14    Rule 9.09 and its predecessors have been held to be “drawn in very wide terms” (see Frederikshavn Vaerft A/S v Stena Rederi Aktiebolag (2002) 124 FCR 243; [2002] FCA 1024 at [23] per Sundberg J). They have also been held to be remedial in character and thus require a beneficial interpretation: Suzlon Energy Ltd v Bangad (2011) 196 FCR 259; [2011] FCA 921 at [22] per Rares J.

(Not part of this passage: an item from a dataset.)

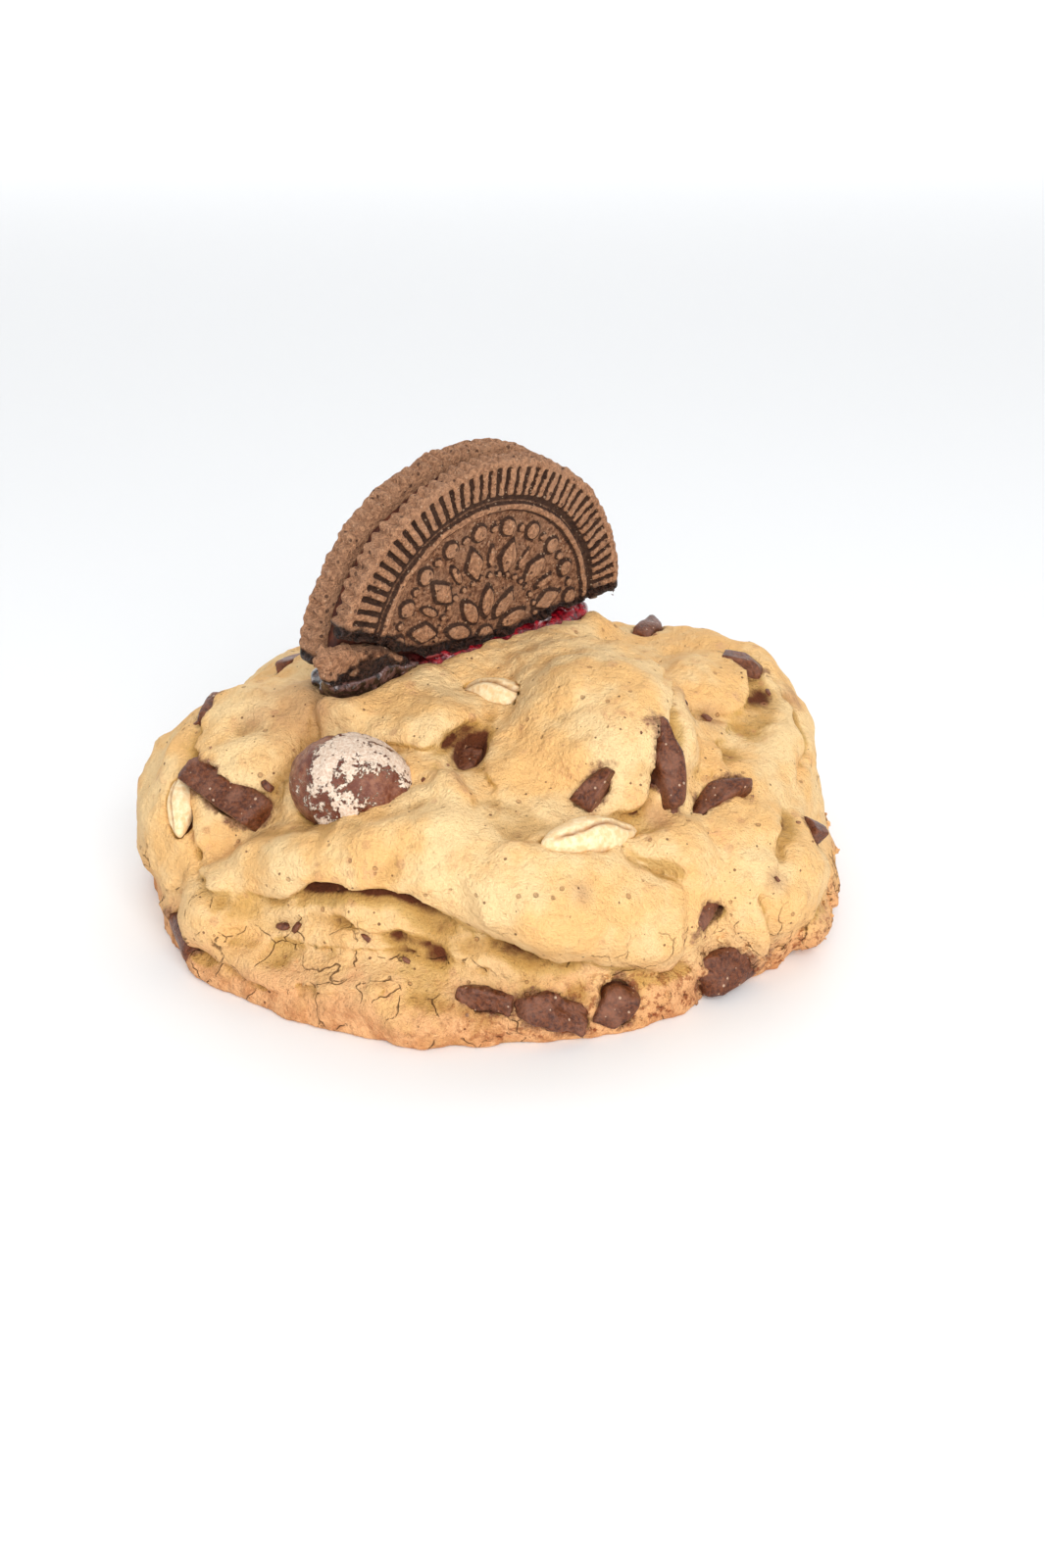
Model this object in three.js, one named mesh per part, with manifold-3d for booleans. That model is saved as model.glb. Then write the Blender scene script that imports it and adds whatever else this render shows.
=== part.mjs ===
// A thick New York-style cookie: a tall mound of folded dough with chocolate chunks, nuts and one floury chocolate
// ball in it, and half a chocolate sandwich biscuit that stands in jam on top.
// Millimetres, +X to the right, +Y to the back, +Z up. The origin is in the middle of the flat underside.
import * as THREE from "three";
import { mergeVertices } from "three/addons/utils/BufferGeometryUtils.js";
import Module from "manifold-3d";

// ---- driving dimensions ----
const COOKIE_RADIUS = 44.4; // of the baked rim
const RIM_HEIGHT = 6.2;
const RIM_ROUNDING = 3.0;
const DOME_RADIUS = 41.6; // the mound inside the rim
const DOME_HEIGHT = 29.2;
const DOME_SQUARENESS = 2.4; // 2 is an ellipsoid, more is boxier
const BISCUIT_RADIUS = 23.0; // the sandwich biscuit is 46 mm across
const WAFER_THICKNESS = 3.0;
const FILLING_THICKNESS = 1.9;
const RIDGES_ROUND = 90; // rim ridges on a whole biscuit
const FIT_GAP = 0.3; // between pieces that touch

const DOUGH_DETAIL = 15; // subdivisions of the icosahedron that the dough is drawn from
const PIECE_DETAIL = 1;

const COLOURS = {
  dough: 0xe8b878,
  wafer: 0x6b4429,
  filling: 0x4a2118,
  jam: 0x5a0c18,
  chocolate: 0x6f3a22,
  floury: 0xb8937f,
  nut: 0xf3d9a8,
};

const wasm = await Module();
wasm.setup();

// ---- small tools ----
const radians = THREE.MathUtils.degToRad;
const vector = (x, y, z) => new THREE.Vector3(x, y, z);
const UP = vector(0, 0, 1);

function smoothMin(a, b, k) {
  const h = Math.max(k - Math.abs(a - b), 0);
  return Math.min(a, b) - (h * h) / (4 * k);
}
const smoothMax = (a, b, k) => -smoothMin(-a, -b, k);

// Three axes at a bearing round the cookie, 0 at the front and 90 on the right: along the side, outwards and up,
// with the first tilted up by slant and the second by lean, in degrees.
function axesAt(turn, slant, lean) {
  const [a, s, l] = [turn, slant, lean].map(radians);
  const along = vector(Math.cos(a), Math.sin(a), 0);
  const out = vector(Math.sin(a), -Math.cos(a), 0);
  const tiltedAlong = along.clone().multiplyScalar(Math.cos(s)).addScaledVector(UP, Math.sin(s));
  const up = UP.clone().multiplyScalar(Math.cos(s)).addScaledVector(along, -Math.sin(s));
  const tiltedOut = out.clone().multiplyScalar(Math.cos(l)).addScaledVector(up, -Math.sin(l));
  const tiltedUp = up.clone().multiplyScalar(Math.cos(l)).addScaledVector(out, Math.sin(l));
  return [tiltedAlong, tiltedOut, tiltedUp];
}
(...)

15    In the circumstances of this matter where the interests of Port Bajool in this NCA have passed to Crystalbrook, on its face, r 9.09(2) clearly applies. That being so, I consider that the power exists under that rule to make the order sought. That then raises the latter aspect of the question posed above (see at [11]), namely whether the order should be made in this instance. On that question, if this non-claimant application no longer served any purpose, it would plainly be futile to make the order. However, I consider this non-claimant application does serve at least one purpose. That is, to provide the applicant in it with the capacity to seek a determination that native title does not exist in the lease area and thereby obtain s 24FA protection with respect to that area, should the Wakaman People’s application be discontinued or dismissed at some point in the future. I canvassed this possibility in CG v Western Australia (2016) 240 FCR 466; [2016] FCAFC 67 at [107] and [111].

16    I therefore consider that the power exists under r 9.09 to make the order sought and it is appropriate, in the circumstances, that it should be made. Accordingly, I order that:

1.    GAG Crystalbrook Station Pty Ltd be joined as the applicant in this proceeding and Port Bajool Pty Ltd be removed as a party.

I certify that the preceding sixteen (16) numbered paragraphs are a true copy of the Reasons for Judgment herein of the Honourable Justice Reeves.